In an op-ed in The Wall Street Journal this week, Democratic Senator Dianne Feinstein of California called for Assange to be “vigorously prosecuted’’ under the Espionage Act of 1917. While Assange has not been accused of breaking into the government’s leaky computer networks to steal the cables, his organization was the conduit in making the documents public. Feinstein, who chairs the Senate Intelligence Committee, argues that Assange violated the 1917 law, which forbids the possession or transmission of “information relating to the national defense which information the possessor has reason to believe could be used to the injury of the United States or to the advantage of any foreign nation.’’
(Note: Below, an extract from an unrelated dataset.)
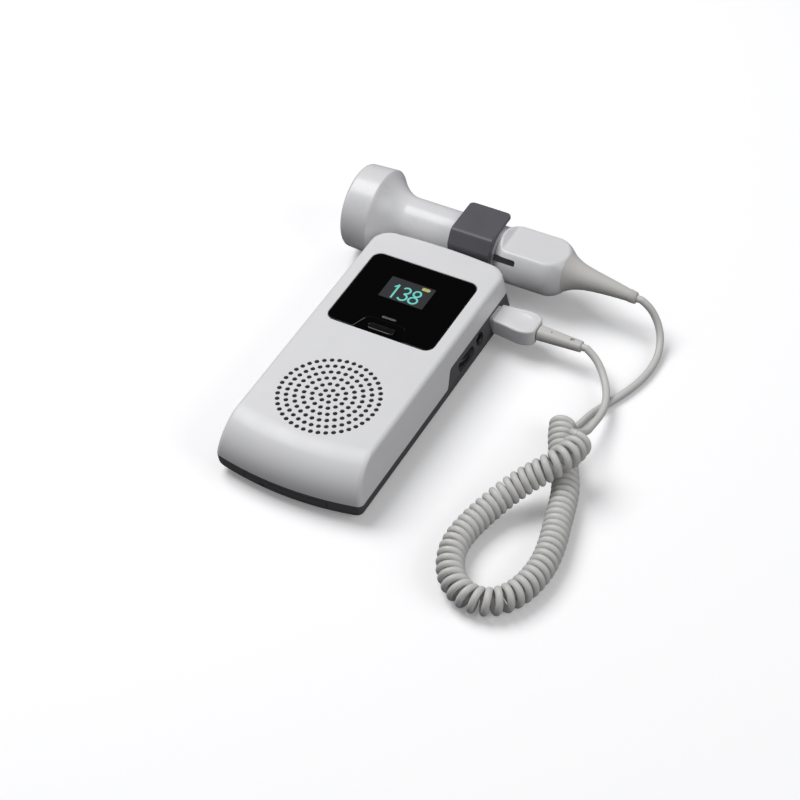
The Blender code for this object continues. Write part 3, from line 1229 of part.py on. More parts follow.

The law is a relic of World War I anxieties, and its very breadth helps explain why it has been used so rarely. It could all too easily be exploited to trample rights Americans take for granted — especially freedom of speech and freedom of the press. The law is vague enough that it could have been used against the journalists who exposed the Abu Ghraib scandal in Iraq, or similar instances of wrongdoing.

Assange has taken the doctrine of total transparency far enough to make traditional diplomacy nearly impossible, so it’s easy to see why federal officials would look for a way to prosecute him. But the 1917 Espionage Act isn’t it. Rather, it’s a bad law that should be repealed or modified, perhaps in a way that would target future Assanges without jeopardizing legitimate speech or reporting.